Some evangelicals tried to get creation science taught in public schools. CT reported on a legal battle in Arkansas

In many public schools, evolution is taught explicitly as the rational alternative to the biblical teaching about creation held by uneducated fundamentalists!

All evangelicals resent this. It is a violation of their constitutional right to the free exercise of their religion. They will make laws to secure their rights, and they will battle them through the courts and beyond. Eventually they will win—if America is to remain a free nation.

But evangelicals are equally committed against any infringement of the religious rights of others. For conscience’s sake they support separation of church and state and reject the establishment of any particular religion, including their own.

CT asked theology professor Norman Geisler to make “a case for equal time.” Historian George Marsden opposed the legislation:

The law institutes a false choice.

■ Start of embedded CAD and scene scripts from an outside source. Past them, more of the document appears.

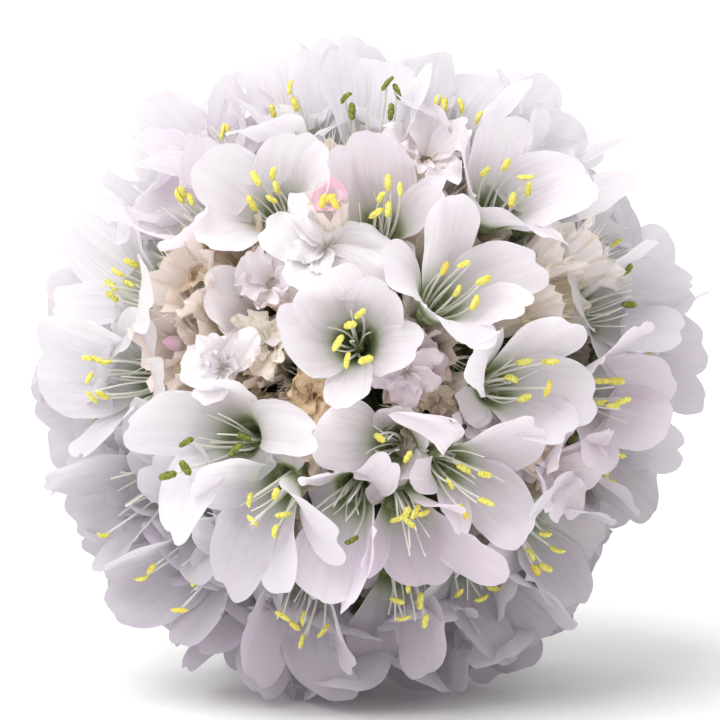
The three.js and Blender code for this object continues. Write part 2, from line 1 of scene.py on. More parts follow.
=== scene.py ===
import itertools
from math import atan2, cos, degrees, dist, hypot, inf, pi, radians, sin, sqrt, tan, tau
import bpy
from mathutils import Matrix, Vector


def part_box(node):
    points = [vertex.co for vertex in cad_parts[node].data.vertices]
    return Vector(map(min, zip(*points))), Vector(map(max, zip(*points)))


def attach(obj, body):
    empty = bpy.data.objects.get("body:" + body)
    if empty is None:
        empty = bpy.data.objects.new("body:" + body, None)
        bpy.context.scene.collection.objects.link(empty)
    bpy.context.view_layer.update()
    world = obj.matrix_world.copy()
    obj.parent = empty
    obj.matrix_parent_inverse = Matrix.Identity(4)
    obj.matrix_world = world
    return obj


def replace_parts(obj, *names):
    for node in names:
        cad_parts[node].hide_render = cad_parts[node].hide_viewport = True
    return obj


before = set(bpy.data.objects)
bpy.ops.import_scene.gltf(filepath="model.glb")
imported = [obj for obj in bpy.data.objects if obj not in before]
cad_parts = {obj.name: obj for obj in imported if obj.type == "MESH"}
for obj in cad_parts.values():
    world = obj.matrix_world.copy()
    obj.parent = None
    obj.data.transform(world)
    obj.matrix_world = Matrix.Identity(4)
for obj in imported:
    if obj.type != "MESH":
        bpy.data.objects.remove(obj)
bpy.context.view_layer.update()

from types import SimpleNamespace

import bpy
import numpy as np
from mathutils import Vector

# A white sea thrift. Every floret of the CAD model is replaced by one with thin, veined petals, and the
# receptacle by its papery calyces. Lengths are in mm from the head's centre until a mesh is made.
MM = 0.001
SEED = 2718
HEAD_FACE_UP = radians(8)
HEAD_CENTRE_HEIGHT = 15.2
LOWEST = 0.02  # above the surface

PETALS = 5
SECTOR = tau / PETALS
FUNNEL_DEPTH = 0.9
FUNNEL_RADIUS = 0.72
PETAL_LENGTH = 5.9
PETAL_HALF_WIDTH = 1.66
PETAL_FOOT = 0.5
PETAL_SHOULDER = 0.64  # share of its length at which a petal is widest
START_ANGLE = radians(27)
CLOSED_ANGLE = radians(4)
FLAT_ANGLE = radians(88)
SHORTEST = 0.86  # share of the full length
# How petals may be fitted to their tips in the photograph.
OPENINGS = np.linspace(0.1, 1.05, 20)[:, None, None]
LEANS = np.linspace(-0.6, 0.6, 25)[None, :, None]
STRETCHES = np.linspace(0.82, 1.16, 5)[None, None]
ROLLS = np.radians(np.arange(-36, 36, 9))
MISS_PIXELS = 7
OUT_OF_REACH = 55  # the cost of a petal's tip far from its place
NEAR_COST = 45  # of a closed petal on the near side, which would hide its stamens
WIDEST_TURN = radians(35)  # of a petal's tip away from the petal's direction
FRONT_COSINE = 0.55  # between a front floret's axis and the head's
NEAR_COSINE = 0.25  # between a near petal's direction and the head's axis
NEAR_OPENING = 1.0  # of the petals that a floret at the side turns towards the front
NEAR_SHARE = 0.6  # of the full length
HIDDEN_OPENING = 1.2  # of a front floret's petals that lie hidden
HIDDEN_START = radians(60)
HIDDEN_SHARE = 0.25
ANTHER_HEIGHT = 3.0
LOW_ANTHERS = 1.9  # where the photograph shows none
ANTHER_LENGTH = 0.8
ANTHER_HALF_WIDTH = 0.13
FILAMENT_RADIUS = 0.078
STYLE_RADIUS = 0.055

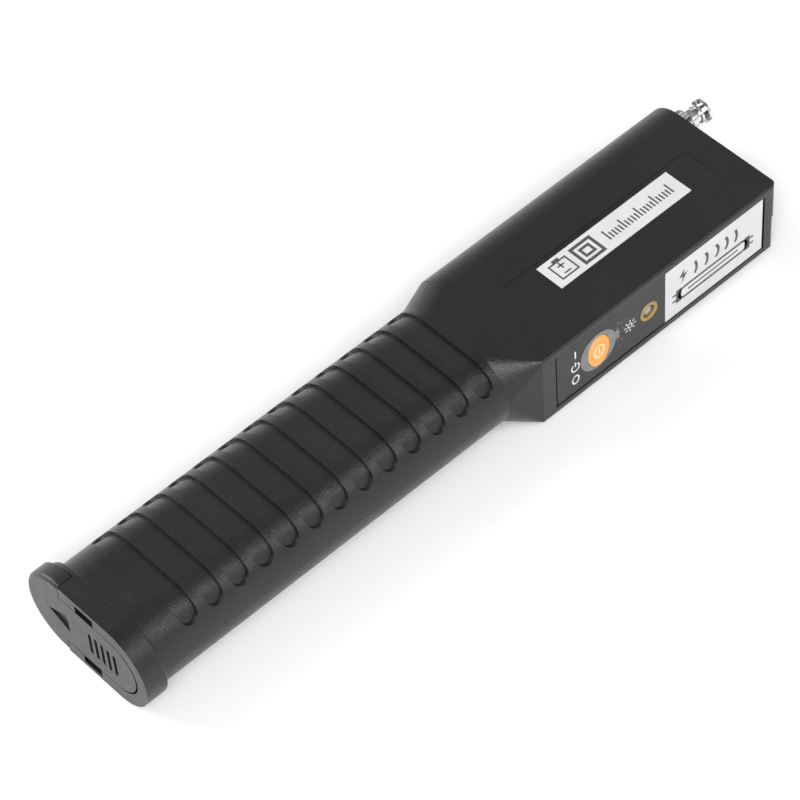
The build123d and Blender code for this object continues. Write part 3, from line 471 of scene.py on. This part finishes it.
tick_count = 21
tick_pitch = 1.38
tick_width = 0.62
ticks = []
for k in range(tick_count):
    tick_u = 24.6 + tick_pitch * k
    tick_top = 2.3 if k % 5 == 0 else 0.5
    ticks.append(filled(box_points(tick_u, tick_u + tick_width, -2.2, tick_top)))
ink("scale_mark", ticks, sticker, ink_dark, "housing")

# Soft light, floor and surroundings


def area(name, location, target, size, power):
    """Square soft light aimed at a target."""
    data = bpy.data.lights.new(name, "AREA")
    data.shape = "SQUARE"
    data.size = size
    data.energy = power
    lamp = bpy.data.objects.new(name, data)
    lamp.location = location
    aim = Vector(target) - Vector(location)
    lamp.rotation_euler = aim.to_track_quat("-Z", "Y").to_euler()
    bpy.context.scene.collection.objects.link(lamp)


middle = (0.13, 0, 0)
area("key_light", (-0.8, -1.2, 1.5), middle, 1.4, 40)
area("back_light", (-0.5, 1.5, 0.9), middle, 1.2, 26)
area("bend_light", (0.95, -1.2, 1.35), middle, 0.5, 7)

world = bpy.data.worlds.new("studio")
bpy.context.scene.world = world
world.use_nodes = True
sky = world.node_tree
sky.nodes["Background"].inputs["Color"].default_value = (1, 1, 1, 1)
height = sky.nodes.new("ShaderNodeSeparateXYZ")
sky.links.new(sky.nodes.new("ShaderNodeTexCoord").outputs["Generated"], height.inputs["Vector"])
fade = sky.nodes.new("ShaderNodeMapRange")
sky.links.new(height.outputs["Z"], fade.inputs["Value"])
for key, number in (("From Min", 0.05), ("From Max", 0.75), ("To Min", 0.95), ("To Max", 0.34)):
    fade.inputs[key].default_value = number
sky.links.new(fade.outputs["Result"], sky.nodes["Background"].inputs["Strength"])

lowest = cad_box[0].z
floor_reach = 6.0
corners = [(x * floor_reach, y * floor_reach, lowest) for x, y in ((-1, -1), (1, -1), (1, 1), (-1, 1))]
floor_mesh = bpy.data.meshes.new("floor")
floor_mesh.from_pydata(corners, [], [(0, 1, 2, 3)])
floor = bpy.data.objects.new("floor", floor_mesh)
floor_paint = Paint("floor_pale")
floor_paint.set(Base_Color=(0.9, 0.9, 0.9, 1), Roughness=0.9, Specular_IOR_Level=0.1)
floor_mesh.materials.append(floor_paint.material)
bpy.context.scene.collection.objects.link(floor)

As evangelicals are well aware, there is a variety of views, even among conservative, Bible-believing Christians, relating the biblical and the scientific accounts of origins. … I am convinced that it is a great disservice to evangelical Christianity to identify it with one very narrow argument from science.

CT published a special issue on the topic in 1982 with four different authors taking different views and answering questions. An editorial established “guideposts for the current debate over origins.” 

There is no general agreement as to precisely what Scripture teaches about evolution. …

The principle for the evangelical Christian is clear: When the Bible speaks, he must stand firmly by what it says; but when the Bible is silent, he must be silent as to what he believes on biblical authority.